Portland city audit: Promises made to voters, not all kept

Civic Affairs

Pot, arts, affordable housing, street repair are specific areas mentioned

PORTLAND, Ore. (KOIN) — When it comes to pot, arts, affordable housing and street repair, the Portland City Council made a lot of promises. But accountability for making sure those promises were kept often fell short.

That’s the gist of a new report released Tuesday by City Auditor Mary Hull Caballero. The report looked at 4 recent audits of spending approved by voters over the past few years:

Essentially, the auditor’s report states, ballot proposals in those 4 areas didn’t clearly think through the ability to deliver on the commitments proposed and the language put in front of voters wasn’t always clear.

Part of that problem is because of Portland’s form of government. Promises “can fall through the cracks” when leaders in the city bureaus change and there is “no central monitoring function” once voters OK a tax or bond.

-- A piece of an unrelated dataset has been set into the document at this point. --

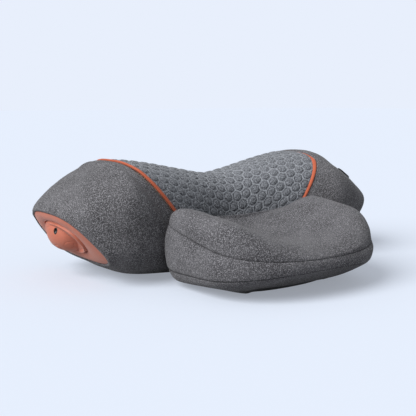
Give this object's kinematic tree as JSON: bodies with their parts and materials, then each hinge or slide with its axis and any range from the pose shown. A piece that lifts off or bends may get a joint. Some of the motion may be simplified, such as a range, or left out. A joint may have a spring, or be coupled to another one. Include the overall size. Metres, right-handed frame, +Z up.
{
  "type": "cervical traction pillow",
  "caption": "Saddle-shaped heated neck roll with air-cell traction and a lift-out oval controller in one end, and a low kidney-shaped head cushion in front of it.",
  "frame": {"origin": "on the floor under the middle of the neck roll", "axes": "+X along the roll away from the controller, -Y towards the head cushion, +Z up"},
  "size_m": [0.4127, 0.2955, 0.1229],
  "materials": {
    "foam": "open-cell foam",
    "hex_knit": "embossed spacer knit",
    "roll_fabric": "heathered knit",
    "cushion_fabric": "heathered knit",
    "coral_piping": "soft matte",
    "grip_rubber": "textured",
    "tag_fabric": "woven",
    "coral_silicone": "soft-touch matte",
    "dark_plastic": "fine texture",
    "black_plastic": "smooth",
    "circuit_board": "solder mask",
    "brass": "plated",
    "steel": "brushed",
    "white_plastic": "moulded",
    "hose_vinyl": "soft vinyl",
    "air_cell_film": "coated film",
    "heating_sheet": "polyimide sheet",
    "wire_jacket": "matte",
    "battery_wrap": "shrink wrap",
    "pale_button": "satin",
    "lens": "clear satin",
    "zip_fabric": "woven tape"
  },
  "bodies": {
    "neck_roll": {"roll_core_base": "foam", "roll_core_top": "foam", "centre_cover": "hex_knit", "left_end_cover": "roll_fabric", "right_end_cover": "roll_fabric", "left_piping": "coral_piping", "right_piping": "coral_piping", "base_panel": "grip_rubber", "side_tab": "tag_fabric", "end_panel": "coral_silicone", "dock_tub": "dark_plastic", "dock_board": "circuit_board", "dock_contacts": "brass", "dock_magnets": "steel", "dock_screws": "steel", "driver_board": "circuit_board", "board_components": "dark_plastic", "pump_motor": "steel", "pump_head": "dark_plastic", "valve_body": "white_plastic", "air_manifold": "white_plastic", "air_hoses": "hose_vinyl", "air_cell_lower": "air_cell_film", "air_cell_upper": "air_cell_film", "heating_film": "heating_sheet", "thermal_cutoff": "steel", "vibration_motor_left": "steel", "vibration_motor_right": "steel", "wiring_harness": "wire_jacket"},
    "power_button": {"power_button": "pale_button"},
    "mode_button": {"mode_button": "coral_silicone"},
    "heat_button": {"heat_button": "coral_silicone"},
    "pump_rotor": {"pump_eccentric": "brass"},
    "valve_plunger": {"valve_plunger": "steel"},
    "weight_left": {"eccentric_weight_left": "brass"},
    "weight_right": {"eccentric_weight_right": "brass"},
    "controller": {"controller_shell": "coral_silicone", "controller_frame": "dark_plastic", "controller_back": "dark_plastic", "controller_pcb": "circuit_board", "controller_battery": "battery_wrap", "controller_screws": "steel", "button_switches": "dark_plastic", "status_lens": "lens", "charging_jack": "black_plastic", "contact_pins": "brass", "controller_magnets": "steel"},
    "cushion": {"cushion_core": "foam", "cushion_top_cover": "cushion_fabric", "cushion_border": "cushion_fabric", "cushion_base": "cushion_fabric", "cushion_zip_tape": "zip_fabric"},
    "zip_slider": {"cushion_zip_slider": "steel"},
    "zip_pull": {"cushion_zip_pull": "steel"}
  },
  "joints": [
    {"name": "cushion_slide", "type": "slide", "parent": "neck_roll", "child": "cushion", "axis": [0, -1, 0], "range_m": [0, 0.15]},
    {"name": "controller_release", "type": "slide", "parent": "neck_roll", "child": "controller", "axis": [-0.766, 0, -0.6428], "range_m": [0, 0.05], "stiffness_N_per_m": 400},
    {"name": "power_press", "type": "slide", "parent": "controller", "child": "power_button", "axis": [0.766, 0, 0.6428], "range_m": [0, 0.0012], "stiffness_N_per_m": 300},
    {"name": "mode_press", "type": "slide", "parent": "controller", "child": "mode_button", "axis": [0.766, 0, 0.6428], "range_m": [0, 0.0012], "stiffness_N_per_m": 300},
    {"name": "heat_press", "type": "slide", "parent": "controller", "child": "heat_button", "axis": [0.766, 0, 0.6428], "range_m": [0, 0.0012], "stiffness_N_per_m": 300},
    {"name": "pump_spin", "type": "hinge", "parent": "neck_roll", "child": "pump_rotor", "pos_m": [-0.109, -0.018, 0.044], "axis": [1, 0, 0], "continuous": true},
    {"name": "valve_stroke", "type": "slide", "parent": "neck_roll", "child": "valve_plunger", "axis": [1, 0, 0], "range_m": [0, 0.0015], "stiffness_N_per_m": 200},
    {"name": "left_weight_spin", "type": "hinge", "parent": "neck_roll", "child": "weight_left", "pos_m": [-0.0335, 0, 0.082], "axis": [1, 0, 0], "continuous": true},
    {"name": "right_weight_spin", "type": "hinge", "parent": "neck_roll", "child": "weight_right", "pos_m": [0.0505, 0, 0.082], "axis": [1, 0, 0], "continuous": true},
    {"name": "zip_travel", "type": "slide", "parent": "cushion", "child": "zip_slider", "axis": [1, 0, 0], "range_m": [0, 0.058]},
    {"name": "zip_pull_swing", "type": "hinge", "parent": "zip_slider", "child": "zip_pull", "pos_m": [-0.052, -0.148, 0.0009], "axis": [0, 1, 0], "range_deg": [0, 120]}
  ]
}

The commission form of government, often referred to as the Galveston Plan, was first introduced in 1901 in Galveston, Texas. In this system, voters elect commissioners citywide rather than by district. Portland voters approved it in 1913 and still operates with six elected leaders for the City Council — the mayor and five commissioners.

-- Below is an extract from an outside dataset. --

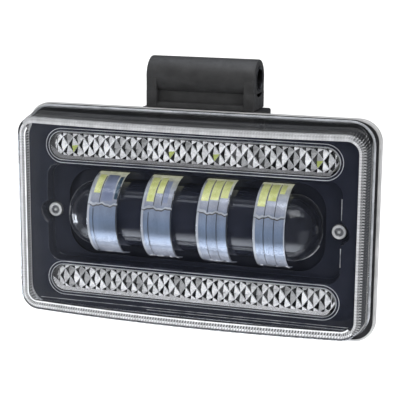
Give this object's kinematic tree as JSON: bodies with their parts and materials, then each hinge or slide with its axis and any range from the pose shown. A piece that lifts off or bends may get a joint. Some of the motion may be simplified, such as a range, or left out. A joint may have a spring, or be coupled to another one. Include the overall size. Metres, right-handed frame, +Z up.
{
  "type": "fog light",
  "caption": "Rectangular LED fog light with a clear crowned lens, banded projector, two prism light bars and a tilting top pivot lug.",
  "frame": {"origin": "centre of the pivot lug's bore, midway between the sleeve's two end faces", "axes": "+X along the bore, to the right seen from the front; the lens faces -Y; +Z is up"},
  "size_m": [0.1634, 0.0655, 0.1217],
  "materials": {
    "lens_clear": "clear polycarbonate, hard-coated, glossy",
    "optic_clear": "clear moulded acrylic, glossy",
    "die_cast_black": "black powder coat, fine texture",
    "lug_black": "black powder coat, matte",
    "gloss_black": "piano black",
    "rubber_black": "matte",
    "black_steel": "black oxide",
    "steel": "zinc plated",
    "mirror": "vacuum metallised",
    "phosphor": "yellow-green phosphor",
    "led_package": "white package with phosphor",
    "board_white": "white solder mask",
    "board_green": "green solder mask",
    "pad_grey": "soft, matte",
    "component_black": "moulded epoxy"
  },
  "bodies": {
    "pivot": {"pivot_sleeve": "black_steel"},
    "lamp": {"front_lens": "lens_clear", "lens_gasket": "rubber_black", "rear_housing": "die_cast_black", "pivot_lug": "lug_black", "inner_bezel": "gloss_black", "projector_trim": "gloss_black", "lug_screw_left": "steel", "bezel_screw_left": "steel", "lug_screw_right": "steel", "bezel_screw_right": "steel", "projector_lens_1": "optic_clear", "reflector_1": "mirror", "led_module_1": "phosphor", "projector_lens_2": "optic_clear", "reflector_2": "mirror", "led_module_2": "phosphor", "projector_lens_3": "optic_clear", "reflector_3": "mirror", "led_module_3": "phosphor", "projector_lens_4": "optic_clear", "reflector_4": "mirror", "led_module_4": "phosphor", "led_board": "board_white", "thermal_pad": "pad_grey", "board_screw_1": "steel", "board_screw_2": "steel", "board_screw_3": "steel", "drl_lens_upper": "optic_clear", "drl_board_upper": "board_white", "drl_led_upper_1": "led_package", "drl_led_upper_2": "led_package", "drl_led_upper_3": "led_package", "drl_led_upper_4": "led_package", "drl_led_upper_5": "led_package", "drl_led_upper_6": "led_package", "drl_lens_lower": "optic_clear", "drl_board_lower": "board_white", "drl_led_lower_1": "led_package", "drl_led_lower_2": "led_package", "drl_led_lower_3": "led_package", "drl_led_lower_4": "led_package", "drl_led_lower_5": "led_package", "drl_led_lower_6": "led_package", "driver_board": "board_green", "driver_inductor": "component_black", "driver_capacitor": "component_black", "driver_controller": "component_black", "driver_terminal_block": "component_black", "driver_screw_1": "steel", "driver_screw_2": "steel", "cable_grommet": "rubber_black", "breather_vent": "rubber_black"}
  },
  "joints": [
    {"name": "lamp_tilt", "type": "hinge", "parent": "pivot", "child": "lamp", "pos_m": [0, 0, 0], "axis": [1, 0, 0], "range_deg": [-15, 15]}
  ]
}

Portland is the only major US city with this type of government. Even Galveston abandoned the commission in 1960. Seattle overwhelmingly voted to move away from it in 2013.

The report did find the City generally did what it was supposed to with taxes, such as fixing roads with the higher gas tax. But there were questions, for example, of how much went to certain programs — like the cannabis tax that is supposed to pay for drug and alcohol help, police and small businesses.

“We found drug and alcohol education was not funded in one year, and overall public safety and law enforcement got 80%,” said lead auditor Jenny Scott.

The audit said the voter’s expectation is that the money would be evenly divided.

There were also questions about the 10-cents-per-gallon gas tax approved by voters to help repair roads. Annual reports were late and the oversight committee was not given up-to-date information.

Caballero’s office had some recommendations:

  • The City Council should direct the various bureaus to accurately assess the “administrative burdens” in any accountability measures
  • Make realistic comments
  • Specify which body will be ultimately responsible for implementing the accountability commitments.

In a letter included with the Auditor’s report, the Portland City Council said the “three recommendations are thoughtful and well-reasoned.”